Aims of the course and expected results - Knowledge and understanding of the subjects of the course. Students will be expected to demonstrate an adequate knowledge and understanding of EU competition policy and of the rules and principles which regulate the relationships between EU and national law (in particular, Italian law). - Ability to work with principles and provisions. Students will be expected to successfully apply the notions learnt during the course to practical cases, through the study of official documents of the EU and, in particular, the case-law of the European Court of Justice. - Independent judgment. Students will be expected to convincingly debate and put forward arguments with respect to the subjects of the course. - Legal terminology skills. Students will be expected to express the knowledge acquired during the course in a coherent, well-argued fashion as well as with proper legal terminology. - Ability to learn. Students will be expected to have acquired the basic skills to further develop and update their knowledge of EU competition law, by applying the legislative framework as well as the relevant case-law, also at a national level.
The course is part of the Jean Monnet Programme promoted by the European Commission and falls within the initiatives fostered by the Jean Monnet European Centre of Excellence of the University of Milan. The course focuses on EU competition law, covering both its private dimension (i.e., the rules concerning companies) and the area of State aid law.
As for the EU competition rules addressed to companies (i.e., antitrust law), the course will mainly analyse the following aspects: a) the freedom of competition; b) the rules, competences and tools for the public enforcement of competition law; c) the existing judicial remedies; d) the relationship between European Commission and national competition authorities; e) the relevant notions under Article 101 TFEU (e.g., undertaking; agreement; parallel conduct; decision of association of undertakings); f) the obligations stemming from Article 101 TFEU and the exemptions provided therein; g) the sanctions for the violation of Article 101 TFEU; h) the relationship between Articles 101 and 102 TFEU; i) the control of concentrations and the reasons for an ad hoc discipline; l) the extra-territorial scope of antitrust rules.
As for the part of the course devoted to State aid, the lectures will mainly focus on the following aspects: a) State conduct and the obligations stemming from Articles 3, 4(3) and 101 TFEU; b) State conduct and the aid granted to companies (both private and public); c) the rules on aid recovery; d) the procedures for assessing the lawfulness and compatibility of the aid; e) public undertakings and public service; privatisations.

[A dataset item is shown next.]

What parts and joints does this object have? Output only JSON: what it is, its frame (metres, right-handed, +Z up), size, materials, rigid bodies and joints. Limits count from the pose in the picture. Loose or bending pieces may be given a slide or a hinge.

The course will take place in the first semester of the academic year and will be mainly seminar-based. Attendance is mandatory. The course is aimed at students having already passed the exam in European Union Law, and is particularly recommended to those who have asked (or who intend to ask) to be allocated a thesis on this subject.
Examination The exam will only consist of an oral interview.
Recommended texts and materials B. NASCIMBENE - M. CONDINANZI (con la collaborazione di C. Amalfitano e C. Sanna), Giurisprudenza di diritto comunitario. Casi scelti, Milano, ultima edizione disponibile.
For reference to the existing law, see B. NASCIMBENE, Unione europea - Trattati, 4ª ed., Torino, Giappichelli, 2016.
Reference to additional texts and materials will be provided during the course.